The default standard octopus holding a trophy would be http://octopus.holdings/trophy/octopus/

|trophy |
|octopus|

This output also be achieved with the special-case of only one emoji in the URL. http://octopus.holdings/trophy/


http://octopus.holdings/[emoji1]/[emoji2]/x/[emoji3]/[emoji4]/?/[emoji5]/[emoji6]/[emoji7]/x/[emoji8]/

|[emoji1]|[emoji5]|
|[emoji2]|[emoji6]|
|        |[emoji7]|
|[emoji3]|        |
|[emoji4]|[emoji8]|

http://octopus.holdings/[emoji1]/[emoji2]/?/x/[emoji3]/

|[emoji1]|        |
|[emoji2]|[emoji3]|

http://octopus.holdings/[emoji1]/?/[emoji2]/x/[emoji3]/[emoji4]/?/[emoji5]/[emoji6]/[emoji7]/x/[emoji8]/

|[emoji1]|[emoji2]|[emoji5]|
|        |        |[emoji6]|
|        |[emoji3]|[emoji7]|
|        |[emoji4]|        |
|        |        |[emoji8]|
Yuffster commented 8 years ago

? as a significant character in the query string might confuse some of the code.

I like using x to mean "nothing here," why not a character that means "new line"?

cmchap commented 8 years ago

@Yuffster I didn't think too hard about which specific characters we use (I just needed something as an example.), so I'm glad you're thinking about code confusion.
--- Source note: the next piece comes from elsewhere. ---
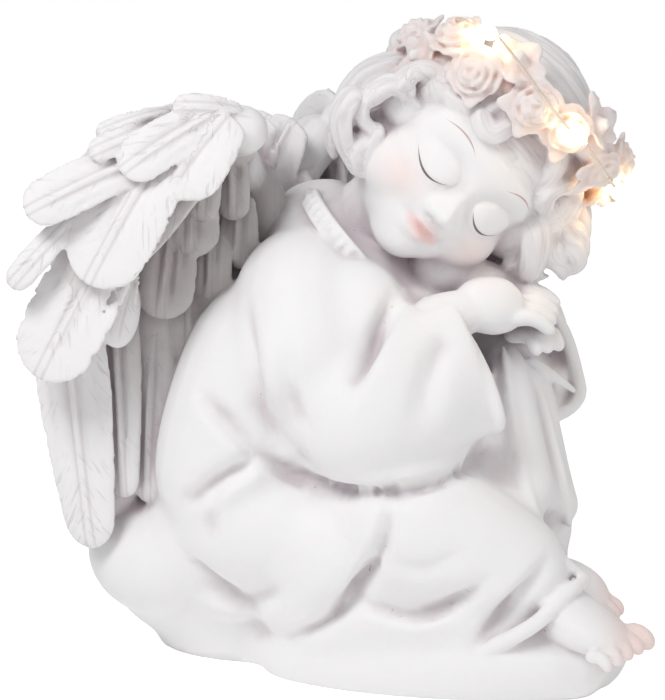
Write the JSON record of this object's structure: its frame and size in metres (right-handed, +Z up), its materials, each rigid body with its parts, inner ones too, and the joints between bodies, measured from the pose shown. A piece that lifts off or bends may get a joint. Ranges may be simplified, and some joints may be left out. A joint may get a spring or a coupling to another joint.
{
  "type": "led angel figurine",
  "caption": "Cast resin angel in a robe, seated and asleep on its folded hands, with feathered wings and warm micro lights in the flower wreath on its head.",
  "frame": {"origin": "centre of the bounding box at the height of the flat underside", "axes": "+Z up, -Y towards the side that the figure's face is turned to, +X towards the figure's feet; the wings are at -X"},
  "size_m": [0.1906, 0.168, 0.2],
  "materials": {
    "white_cast_resin": "matte white polyresin with a faint grey wash in the recesses",
    "led_resin": "clear warm-white micro light drops",
    "enamelled_copper": "thin clear-enamelled copper wire"
  },
  "bodies": {
    "root": {"angel": "white_cast_resin", "led_drop_1": "led_resin", "led_drop_2": "led_resin", "led_drop_3": "led_resin", "light_wire_1": "enamelled_copper", "light_wire_2": "enamelled_copper", "light_wire_3": "enamelled_copper", "light_wire_4": "enamelled_copper"}
  },
  "joints": []
}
Upon further inspection of emoji_map.json, I found that x is already assigned to the ❌ emoji.

That finding led me to think about requirements for our "nothing here" and "newline" signifiers. Here are a few things I think we should consider (in no particular order):

  1. Is the signifier already used as an emoji name in the existing emoji mapping? (e.g. x for ❌)
  2. Is the signifier already used as part of an emoji name in the existing emoji mapping? (e.g. _ in fork_and_knife)
  3. Will the signifier break backwards compatibility with existing octopus.holdings URLs? (e.g. x would disrupt existing URLs that use ❌.)
  4. Will the signifier need to be percent-encoded according to RFC3986? If so, are we okay with percent-encoded URLs looking 'less pretty' than a non-percent-encoded URL?
  5. Is the signifier in the set of reserved characters according to RFC3986? If so, will this confuse web servers and/or the octopus.holdings code?
  6. How similar does the URL look to the typed string on Zulip? ( I believe this was an original design consideration by @jdherg)
  7. How easy is it to type the URL? What about typing it on a mobile device keyboard?
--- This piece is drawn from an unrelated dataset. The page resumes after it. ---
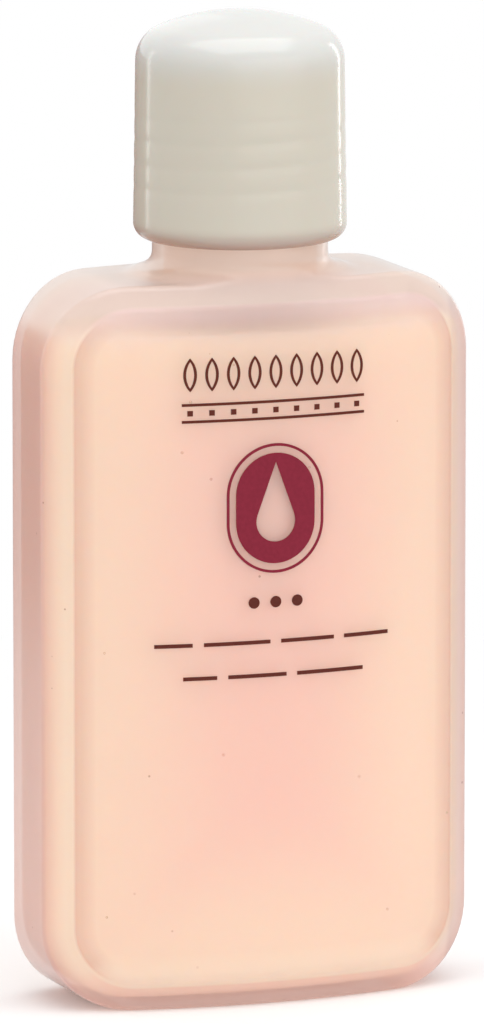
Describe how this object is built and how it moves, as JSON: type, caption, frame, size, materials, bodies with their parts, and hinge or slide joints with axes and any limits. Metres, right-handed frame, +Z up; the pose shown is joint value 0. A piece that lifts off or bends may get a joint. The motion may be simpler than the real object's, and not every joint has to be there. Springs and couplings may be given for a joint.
{
  "type": "nail polish remover bottle",
  "caption": "Flat bowed bottle of nail polish remover with a framed front panel, a short threaded neck with an orifice plug, and a tall domed cap that unscrews.",
  "frame": {"origin": "middle of the base, on the plane that the bottle stands on", "axes": "+Z up along the neck's axis, -Y out of the printed front panel, +X to that panel's right as seen from the front"},
  "size_m": [0.0592, 0.0278, 0.1292],
  "materials": {
    "natural_polyethylene": "satin, translucent",
    "remover_liquid": "clear liquid",
    "plug_polyethylene": "satin",
    "liner_foam": "matte",
    "cap_polypropylene": "gloss",
    "crimson_ink": "satin"
  },
  "bodies": {
    "bottle": {"bottle": "natural_polyethylene", "remover": "remover_liquid", "orifice_plug": "plug_polyethylene", "front_print": "crimson_ink"},
    "liner": {"cap_liner": "liner_foam"},
    "cap": {"cap": "cap_polypropylene"}
  },
  "joints": [
    {"name": "cap_rise", "type": "slide", "parent": "bottle", "child": "liner", "axis": [0, 0, 1], "range_m": [0, 0.0199]},
    {"name": "cap_turn", "type": "hinge", "parent": "liner", "child": "cap", "pos_m": [0, 0, 0.1095], "axis": [0, 0, 1], "range_deg": [0, 2250]}
  ],
  "couplings": [
    {"joint": "cap_rise", "follows": "cap_turn", "m_per_rad": 0.00050532}
  ]
}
With those considerations in mind, I think we should use n for "new line" (akin to the \n newline character).

I had considered using _ for "nothing here", but since underscores are used in several of the emoji names (e.g. fork_and_knife for 🍴) it might get a little visually confusing. I also looked into using - or + for "nothing here", but there are a few emoji names that use those, too (e.g. -1 for 👎 and +1 for 👍). We could use ., since it doesn't show up in any of the existing emoji names, but I don't know if/how using . would affect browsers/webservers/octopus.holdings.

Yuffster commented 8 years ago

As long as the separation character isn't a emoji name itself, like x, and it's clearly separated in it between slashes, using characters that appear in other emoji names shouldn't be a problem.

Assuming the code just does a split on the slashes in the URI path, you'd have each of the names as a separate entity to decode.